The fly's vestibule is spacious enough to store gear for two. On this latest trip were both able to store our gear in the vestibule overnight. There was a chance of snow overnight which didn't materialize, so we stored our gear where the snow would not cover it up. I found there was still enough room to get out of the tent as needed.

IMAGE 1
Torn fabric on storage sack


The tent itself has held up exceptionally so far. However, the storage sack has started to rip at the closure. This happened as we were pulling the cord to close the storage sack. Actually, only one of us was pulling the cord but who needs to place blame? All other seams on the fly, zippers and tent body are in perfect shape. The photo above shows the top portion of the storage sack where the fabric has torn.

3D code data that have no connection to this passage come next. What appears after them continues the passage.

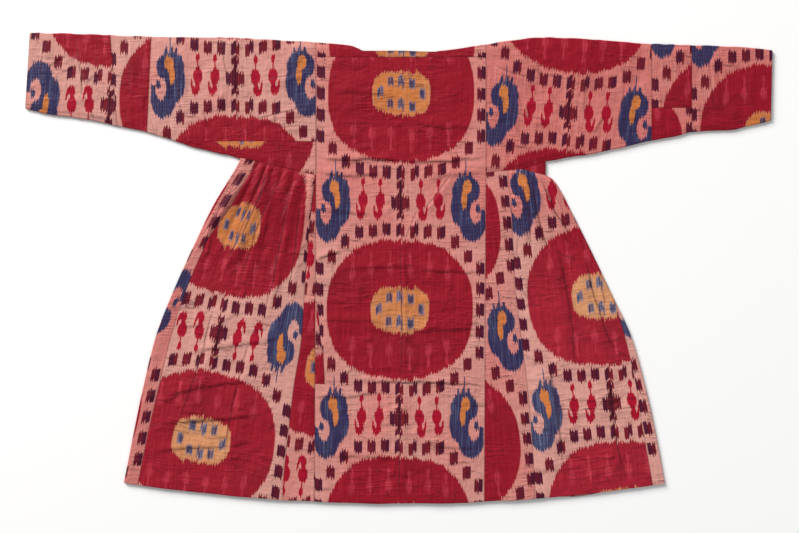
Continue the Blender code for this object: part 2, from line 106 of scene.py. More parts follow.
# The body's side: its folded edge, how far the front comes round it (below 0, the seam is that
# far underneath), and the seam between the narrow gore and the wide one
EDGE, WRAP, GORE_SEAM = 1, 2, 3     # the columns after y
LEFT_SIDE = (
    (0.2570, -0.3745, 0.0360, -0.1990),
    (0.2210, -0.3950, 0.0410, -0.1992),
    (0.1500, -0.4380, 0.0430, -0.2070),
    (0.0600, -0.4820, 0.0260, -0.2155),
    (-0.0600, -0.5360, 0.0290, -0.2235),
    (-0.1600, -0.5745, 0.0360, -0.2300),
    (-0.2800, -0.6045, 0.0370, -0.2490),
    (-0.3900, -0.6275, 0.0340, -0.2620),
    (-0.5100, -0.6510, 0.0330, -0.2750),
)
RIGHT_SIDE = (
    (0.2215, 0.3440, -0.0600, 0.2580),
    (0.2120, 0.3625, -0.0580, 0.2588),
    (0.1900, 0.3790, -0.0550, 0.2612),
    (0.1500, 0.4000, -0.0500, 0.2652),
    (0.0600, 0.4455, -0.0350, 0.2702),
    (-0.0600, 0.5030, -0.0120, 0.2764),
    (-0.0840, 0.5145, -0.0030, 0.2795),
    (-0.0940, 0.5190, 0.0030, 0.2808),
    (-0.1600, 0.5487, 0.0145, 0.2892),
    (-0.2800, 0.5825, 0.0210, 0.3044),
    (-0.3900, 0.6070, 0.0285, 0.3140),
    (-0.5150, 0.6300, 0.0290, 0.3220),
)
SIDE = {-1: LEFT_SIDE, 1: RIGHT_SIDE}

# The piecing strip let into the back panel's left edge: its inner edge from top to bottom, y, x
STRIP = (
    (-0.0800, -0.1945), (-0.1100, -0.1900), (-0.1600, -0.1865), (-0.2050, -0.1790), (-0.2740, -0.1755),
)

# Where each piece was cut from the ikat: a medallion's centre, how many degrees the warp leans to
# the right of the robe's length, and whether the piece was cut with the design upside down
IKAT = {piece: (x, y, lean, upside_down) for piece, x, y, lean, upside_down in (
    ("back_centre_panel", 0.002, -0.097, 0.4, False),
    ("back_piecing_strip", -0.090, -0.350, 0.0, False),
    ("neck_strip", 0.007, 0.547, 0.0, False),
    ("back_gore_left_narrow", -0.151, -0.240, 6.5, True),
    ("back_gore_left_wide", -0.467, -0.408, 8.0, True),
    ("back_gore_right_narrow", 0.067, 0.090, -5.3, False),
    ("back_gore_right_wide", 0.476, -0.063, -5.8, False),
    ("front_panel_left", -0.003, 0.080, 0.0, False),
    ("front_panel_right", 0.003, 0.080, 0.0, False),
    ("sleeve_left_upper", -0.387, 0.197, 0.0, False),
    ("sleeve_left_band", -0.488, 0.400, 0.0, False),
    ("sleeve_left_cuff", -0.6624, 0.6365, 5.0, True),
    ("gusset_left", -0.373, 0.338, 0.0, True),
    ("gusset_right", 0.250, 0.330, 0.0, False),
    ("sleeve_right_upper", 0.379, 0.117, 5.0, False),
    ("sleeve_right_middle", 0.795, 0.339, 0.0, False),
    ("sleeve_right_middle_patch", 0.499, 0.280, 0.0, False),
    ("sleeve_right_cuff", 0.886, 0.318, 0.0, False),
)}
# The fronts' sides follow the folded edge: how far under it the design's middle is, a medallion's
# height, and 1 or -1 for which way up the design is
SIDE_IKAT = {-1: (-0.1665, 0.1595, -1), 1: (-0.1725, -0.3260, 1)}

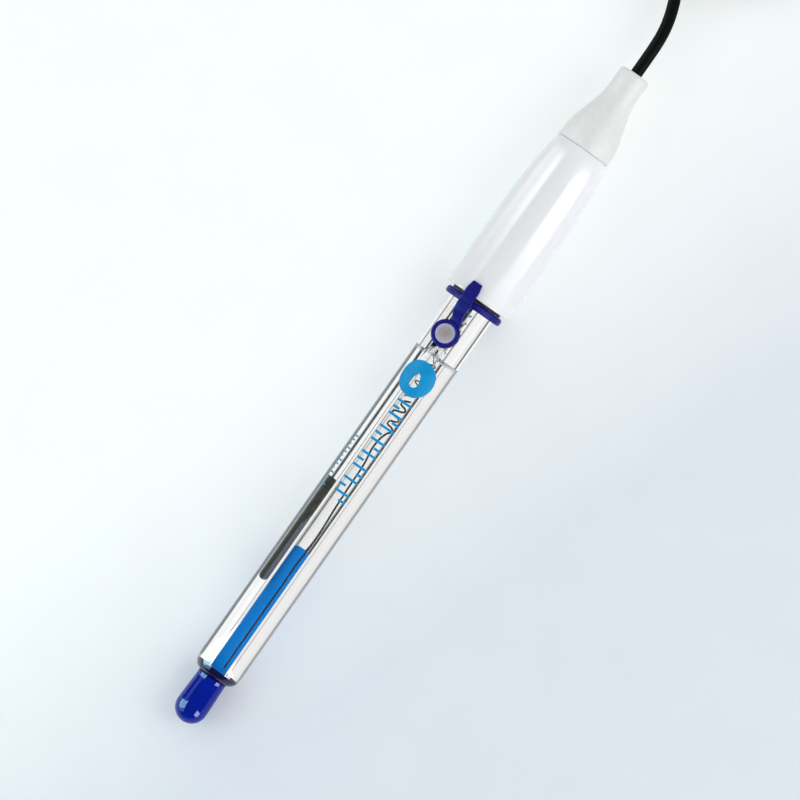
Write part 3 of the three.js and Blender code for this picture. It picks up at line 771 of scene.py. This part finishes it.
def make_stopper():
    """A ring round the tube with a tab over the cap's rim, a strap, and a disc over the refill hole."""
    start, end, outer = RING["start"], RING["end"], RING["outer"]
    inner, lip, lip_end = RING["inner"], 6.65, CAP["start"] + 0.1
    profile = fillet([(start, inner, 0.15), (start, outer, 0.6), (end, outer, 0.6), (end, inner, 0.15)])
    # The lip fills the gap between the ring and the cap and is painted black, as the painted shadow in that
    # gap.
    seal = fillet([(end + 0.03, inner, 0.1), (end + 0.03, lip, 0.1), (lip_end, lip, 0.2),
                   (lip_end, inner, 0.1)])
    give(turned("stopper_ring_lip_painted_shadow", seal, ELECTRODE, [BLACK]), "root", "navy_silicone", "stopper_ring")
    band = revolved(profile, 96)
    wide = STRAP_WIDTH + 0.4
    stations = [
        (start + 0.1, 0, 7.6, wide, 1.4), (start + 0.3, 0, 8.8, wide, 1.2),
        (start + 1.1, 0, 9.45, wide, 1.0), (end + 0.6, 0, 9.55, wide, 0.95),
        (123.9, 0, 9.55, wide, 0.95), (125.0, 0, 9.55, STRAP_WIDTH - 0.1, 0.95),
        (125.7, 0, 9.5, STRAP_WIDTH - 0.35, 0.9), (125.8, 0, 9.5, STRAP_WIDTH - 0.6, 0.6),
    ]
    tab = ribbon(spaced(stations, 36), squareness=9)
    ring = mesh_from("stopper_band", band, ELECTRODE, [NAVY])
    loop = mesh_from("tab_part", tab, ELECTRODE, [NAVY])
    boolean(ring, [loop], "UNION")
    give(ring, "root", "navy_silicone", "stopper_ring")

    low = TUBE_R + 0.2
    disc = [(low - 1.4, 0), (low - 1.4, 0.9), (low, 1.25)] + [(low + 0.05, DISC_R - 0.4)]
    disc += arc(low + 0.55, DISC_R - 0.45, 0.45, 180, 90, 4)[1:]
    disc += arc(DISC_TOP - 0.45, DISC_R - 0.45, 0.45, 90, 0, 6)
    disc += [(DISC_TOP, 2.55), (DISC_TOP - 0.12, 2.4), (DISC_TOP - 0.35, 2.3), (DISC_TOP - 0.45, 2.1),
             (DISC_TOP - 0.45, 1.7), (DISC_TOP - 0.43, 0.8), (DISC_TOP - 0.4, 0)]

    # Inside the recess the faces take the rings of painted reflection.
    def pick(u, r):
        if u < DISC_TOP - 0.5 or r > 2.45:
            return 0
        return 1 if r > 1.75 else 2 if r > 0.9 else 3

    zones = [NAVY, RECESS_RIM_REFLECTION, RECESS_REFLECTION, RECESS_MIDDLE_REFLECTION]
    plug = turned("stopper_disc", disc, over_refill(), zones, facets=72, pick=pick)
    give(plug, "stopper", "navy_silicone", "stopper_plug")

    path = [
        (120.6, 0, 9.2, wide, 1.2), (119.4, 0, 9.15, wide, 1.1),
        (118.2, -0.02, 8.75, STRAP_WIDTH + 0.2, 1.05), (117.1, -0.1, 7.95, STRAP_WIDTH - 0.1, 1.0),
        (116.1, -0.3, 7.35, STRAP_WIDTH - 0.2, 1.0),
        (115.2, -0.45, 7.15, STRAP_WIDTH, 1.0), (114.2, -0.4, 7.1, STRAP_WIDTH + 0.5, 1.0),
    ]
    bar = ribbon(spaced(path, 48), squareness=7)
    strap = mesh_from("stopper_strap", bar, ELECTRODE, [NAVY])
    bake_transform(strap)


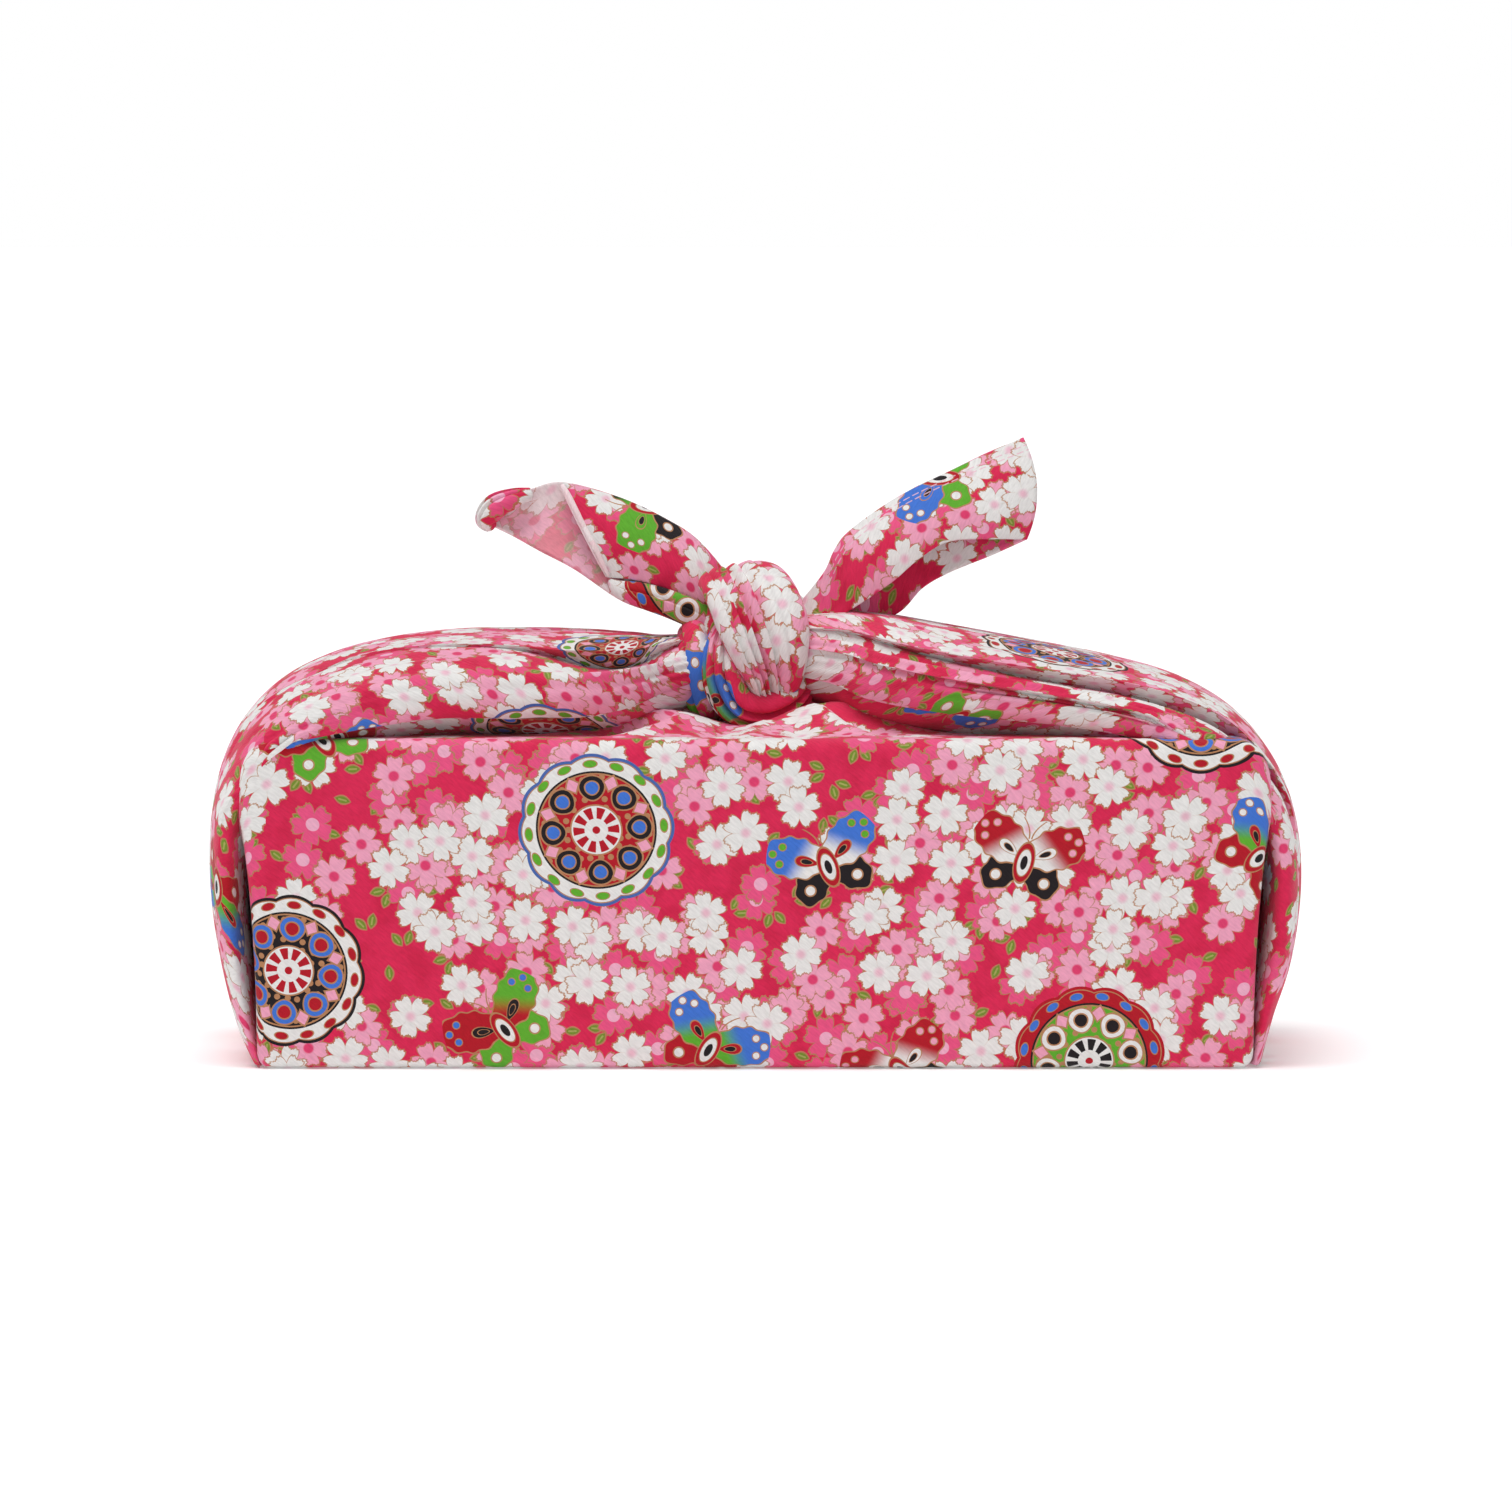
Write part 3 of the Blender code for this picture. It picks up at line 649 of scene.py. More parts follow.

I chose to carry the whole tent myself on the last trip and it fit easily inside my pack, listed at 5,187 cu in (85 L). While I noted earlier that the storage would be better suited with a separate pole sleeve, it was convenient for me to carry the tent this way.

SUMMARY

I am extremely impressed with the high quality of craftsmanship of this tent. I have successfully used this tent in a variety of settings and seasons, including a mild winter overnight. The advertised 3-person configuration is a little tight, but it does sleep three. I continue to be impressed with how easy the Oasis is to set up.

The stakes are very solid and once in the ground hold very well. My only remaining concern is that the stakes were hard for me to pull out is rocky ground. This is one awesome three-season tent!

CONTINUED USE

I plan to use this tent as my primary tent from spring through fall for years to come. It has plenty of room for my family of three and is well constructed. I will likely replace the stakes as I have found some that are just as solid, except that each has a loop of cord making it easy to pull out.

I want to thank Black Diamond and BackpackGearTest for giving me the opportunity to be a part of this test series.